> **THE INPUT**
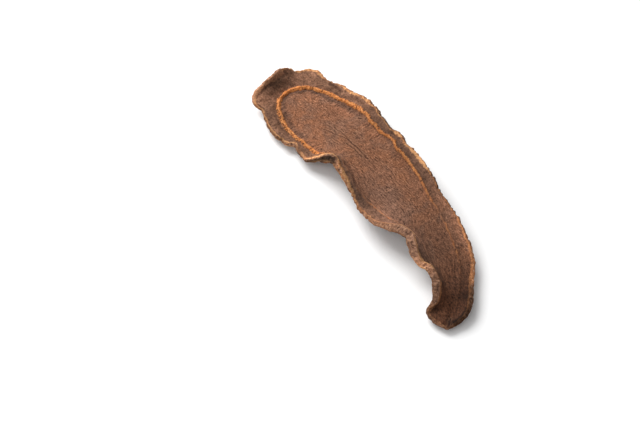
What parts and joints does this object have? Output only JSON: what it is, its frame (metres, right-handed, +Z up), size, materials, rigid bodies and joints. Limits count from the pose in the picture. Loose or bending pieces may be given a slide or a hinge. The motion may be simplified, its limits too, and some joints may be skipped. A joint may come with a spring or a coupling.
{
  "type": "dried fern rhizome slice",
  "caption": "Thin dried slice of a fern rhizome, long, narrow and dished, with a raised woody ring near its waved and curled edge, lying on its belly.",
  "frame": {"origin": "bottom centre of the slice's box, on the surface it rests on", "axes": "+X along the slice towards its narrow end, +Y towards its plainer long edge, +Z up from the surface it rests on"},
  "size_m": [0.1354, 0.0396, 0.0129],
  "materials": {
    "dried_rhizome": "dull, fibrous and dry, with a tan-orange ring and edge"
  },
  "bodies": {
    "root": {"rhizome_slice": "dried_rhizome"}
  },
  "joints": []
}
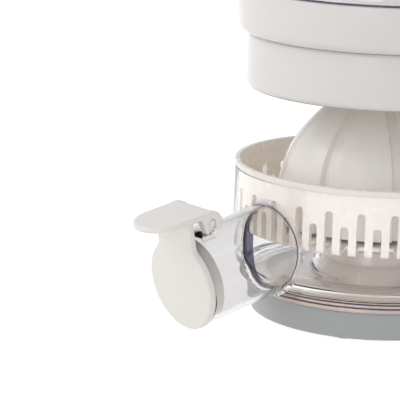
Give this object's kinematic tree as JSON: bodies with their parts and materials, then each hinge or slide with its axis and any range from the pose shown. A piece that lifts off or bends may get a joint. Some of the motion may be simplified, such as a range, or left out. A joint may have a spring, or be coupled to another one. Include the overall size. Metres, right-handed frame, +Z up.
{
  "type": "citrus press juicer",
  "caption": "Countertop juicer with a clear bowl, flapped spout, slotted strainer, ribbed reamer and a domed press head that slides on a rear column.",
  "frame": {"origin": "on the reamer's axis, at the height of the feet", "axes": "+Z up; -Y towards the pouring spout; +Y towards the column; +X to the right of someone who looks at the spout from in front"},
  "size_m": [0.135, 0.2494, 0.1845],
  "materials": {
    "white_plastic": "glossy moulded",
    "cream_plastic": "satin moulded",
    "clear_plastic": "clear polished",
    "grey_plastic": "fine satin",
    "nylon": "plain moulded",
    "silicone": "soft matte",
    "rubber": "matte",
    "steel": "plain machined",
    "circuit": "solder mask"
  },
  "bodies": {
    "base": {"base_shell": "grey_plastic", "base_deck": "cream_plastic", "bottom_plate": "grey_plastic", "foot_front_left": "rubber", "foot_front_right": "rubber", "foot_rear_left": "rubber", "foot_rear_right": "rubber", "foot_centre": "rubber", "base_screw_1": "steel", "base_screw_2": "steel", "base_screw_3": "steel", "base_screw_4": "steel", "bracket_screw_1": "steel", "bracket_screw_2": "steel", "motor_screw_1": "steel", "motor_screw_2": "steel", "output_bush": "nylon", "shaft_seal": "rubber", "idler_axle": "steel", "column_front": "white_plastic", "column_rear": "white_plastic", "column_cap": "white_plastic", "guide_rod_left": "steel", "guide_rod_right": "steel", "rod_bracket_lower": "steel", "rod_bracket_upper": "steel", "safety_switch": "rubber", "power_switch": "rubber", "rear_screw_1": "steel", "rear_screw_2": "steel", "rear_screw_3": "steel", "rear_screw_4": "steel", "motor": "steel", "motor_bracket": "steel", "control_board": "circuit", "power_inlet": "rubber"},
    "power_button": {"power_button": "grey_plastic"},
    "reamer": {"reamer": "white_plastic", "drive_shaft": "steel", "output_gear": "nylon"},
    "idler": {"idler_gear": "nylon"},
    "motor_rotor": {"motor_pinion": "steel", "motor_spindle": "steel"},
    "bowl": {"bowl": "clear_plastic", "strainer": "white_plastic", "hinge_pin": "cream_plastic"},
    "spout_flap": {"spout_flap": "cream_plastic", "flap_seal": "silicone"},
    "press_head": {"lower_collar": "white_plastic", "upper_collar": "white_plastic", "clear_dome": "clear_plastic", "press_cup": "white_plastic", "head_carriage": "grey_plastic", "carriage_bush_left": "nylon", "carriage_bush_right": "nylon", "cup_screw_1": "steel", "cup_screw_2": "steel", "cup_screw_3": "steel", "arm_screw_1": "steel", "arm_screw_2": "steel"}
  },
  "joints": [
    {"name": "bowl_twist", "type": "hinge", "parent": "base", "child": "bowl", "pos_m": [0, 0, 0], "axis": [0, 0, 1], "range_deg": [0, 20]},
    {"name": "flap_hinge", "type": "hinge", "parent": "bowl", "child": "spout_flap", "pos_m": [0, -0.10727, 0.05728], "axis": [-1, 0, 0], "range_deg": [0, 70]},
    {"name": "reamer_spin", "type": "hinge", "parent": "base", "child": "reamer", "pos_m": [0, 0, 0], "axis": [0, 0, 1], "continuous": true},
    {"name": "idler_spin", "type": "hinge", "parent": "base", "child": "idler", "pos_m": [0, 0.057, 0], "axis": [0, 0, 1], "continuous": true},
    {"name": "motor_spin", "type": "hinge", "parent": "base", "child": "motor_rotor", "pos_m": [0, 0.087, 0], "axis": [0, 0, 1], "continuous": true},
    {"name": "head_slide", "type": "slide", "parent": "base", "child": "press_head", "axis": [0, 0, 1], "range_m": [-0.059, 0]},
    {"name": "button_press", "type": "slide", "parent": "base", "child": "power_button", "axis": [0, 0, -1], "range_m": [0, 0.0025], "stiffness_N_per_m": 400}
  ],
  "couplings": [
    {"joint": "idler_spin", "follows": "reamer_spin", "ratio": -1.7143},
    {"joint": "motor_spin", "follows": "reamer_spin", "ratio": 4}
  ]
}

> **YOUR INSTRUCTIONS**
Copy all the records above precisely.

> **SOLUTION**
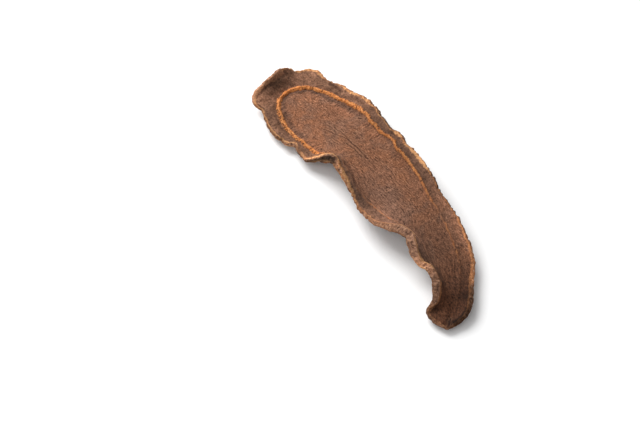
What parts and joints does this object have? Output only JSON: what it is, its frame (metres, right-handed, +Z up), size, materials, rigid bodies and joints. Limits count from the pose in the picture. Loose or bending pieces may be given a slide or a hinge. The motion may be simplified, its limits too, and some joints may be skipped. A joint may come with a spring or a coupling.
{
  "type": "dried fern rhizome slice",
  "caption": "Thin dried slice of a fern rhizome, long, narrow and dished, with a raised woody ring near its waved and curled edge, lying on its belly.",
  "frame": {"origin": "bottom centre of the slice's box, on the surface it rests on", "axes": "+X along the slice towards its narrow end, +Y towards its plainer long edge, +Z up from the surface it rests on"},
  "size_m": [0.1354, 0.0396, 0.0129],
  "materials": {
    "dried_rhizome": "dull, fibrous and dry, with a tan-orange ring and edge"
  },
  "bodies": {
    "root": {"rhizome_slice": "dried_rhizome"}
  },
  "joints": []
}
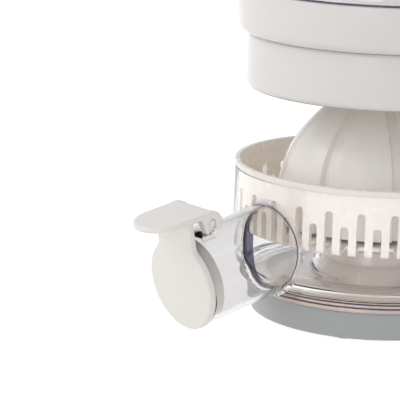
Give this object's kinematic tree as JSON: bodies with their parts and materials, then each hinge or slide with its axis and any range from the pose shown. A piece that lifts off or bends may get a joint. Some of the motion may be simplified, such as a range, or left out. A joint may have a spring, or be coupled to another one. Include the overall size. Metres, right-handed frame, +Z up.
{
  "type": "citrus press juicer",
  "caption": "Countertop juicer with a clear bowl, flapped spout, slotted strainer, ribbed reamer and a domed press head that slides on a rear column.",
  "frame": {"origin": "on the reamer's axis, at the height of the feet", "axes": "+Z up; -Y towards the pouring spout; +Y towards the column; +X to the right of someone who looks at the spout from in front"},
  "size_m": [0.135, 0.2494, 0.1845],
  "materials": {
    "white_plastic": "glossy moulded",
    "cream_plastic": "satin moulded",
    "clear_plastic": "clear polished",
    "grey_plastic": "fine satin",
    "nylon": "plain moulded",
    "silicone": "soft matte",
    "rubber": "matte",
    "steel": "plain machined",
    "circuit": "solder mask"
  },
  "bodies": {
    "base": {"base_shell": "grey_plastic", "base_deck": "cream_plastic", "bottom_plate": "grey_plastic", "foot_front_left": "rubber", "foot_front_right": "rubber", "foot_rear_left": "rubber", "foot_rear_right": "rubber", "foot_centre": "rubber", "base_screw_1": "steel", "base_screw_2": "steel", "base_screw_3": "steel", "base_screw_4": "steel", "bracket_screw_1": "steel", "bracket_screw_2": "steel", "motor_screw_1": "steel", "motor_screw_2": "steel", "output_bush": "nylon", "shaft_seal": "rubber", "idler_axle": "steel", "column_front": "white_plastic", "column_rear": "white_plastic", "column_cap": "white_plastic", "guide_rod_left": "steel", "guide_rod_right": "steel", "rod_bracket_lower": "steel", "rod_bracket_upper": "steel", "safety_switch": "rubber", "power_switch": "rubber", "rear_screw_1": "steel", "rear_screw_2": "steel", "rear_screw_3": "steel", "rear_screw_4": "steel", "motor": "steel", "motor_bracket": "steel", "control_board": "circuit", "power_inlet": "rubber"},
    "power_button": {"power_button": "grey_plastic"},
    "reamer": {"reamer": "white_plastic", "drive_shaft": "steel", "output_gear": "nylon"},
    "idler": {"idler_gear": "nylon"},
    "motor_rotor": {"motor_pinion": "steel", "motor_spindle": "steel"},
    "bowl": {"bowl": "clear_plastic", "strainer": "white_plastic", "hinge_pin": "cream_plastic"},
    "spout_flap": {"spout_flap": "cream_plastic", "flap_seal": "silicone"},
    "press_head": {"lower_collar": "white_plastic", "upper_collar": "white_plastic", "clear_dome": "clear_plastic", "press_cup": "white_plastic", "head_carriage": "grey_plastic", "carriage_bush_left": "nylon", "carriage_bush_right": "nylon", "cup_screw_1": "steel", "cup_screw_2": "steel", "cup_screw_3": "steel", "arm_screw_1": "steel", "arm_screw_2": "steel"}
  },
  "joints": [
    {"name": "bowl_twist", "type": "hinge", "parent": "base", "child": "bowl", "pos_m": [0, 0, 0], "axis": [0, 0, 1], "range_deg": [0, 20]},
    {"name": "flap_hinge", "type": "hinge", "parent": "bowl", "child": "spout_flap", "pos_m": [0, -0.10727, 0.05728], "axis": [-1, 0, 0], "range_deg": [0, 70]},
    {"name": "reamer_spin", "type": "hinge", "parent": "base", "child": "reamer", "pos_m": [0, 0, 0], "axis": [0, 0, 1], "continuous": true},
    {"name": "idler_spin", "type": "hinge", "parent": "base", "child": "idler", "pos_m": [0, 0.057, 0], "axis": [0, 0, 1], "continuous": true},
    {"name": "motor_spin", "type": "hinge", "parent": "base", "child": "motor_rotor", "pos_m": [0, 0.087, 0], "axis": [0, 0, 1], "continuous": true},
    {"name": "head_slide", "type": "slide", "parent": "base", "child": "press_head", "axis": [0, 0, 1], "range_m": [-0.059, 0]},
    {"name": "button_press", "type": "slide", "parent": "base", "child": "power_button", "axis": [0, 0, -1], "range_m": [0, 0.0025], "stiffness_N_per_m": 400}
  ],
  "couplings": [
    {"joint": "idler_spin", "follows": "reamer_spin", "ratio": -1.7143},
    {"joint": "motor_spin", "follows": "reamer_spin", "ratio": 4}
  ]
}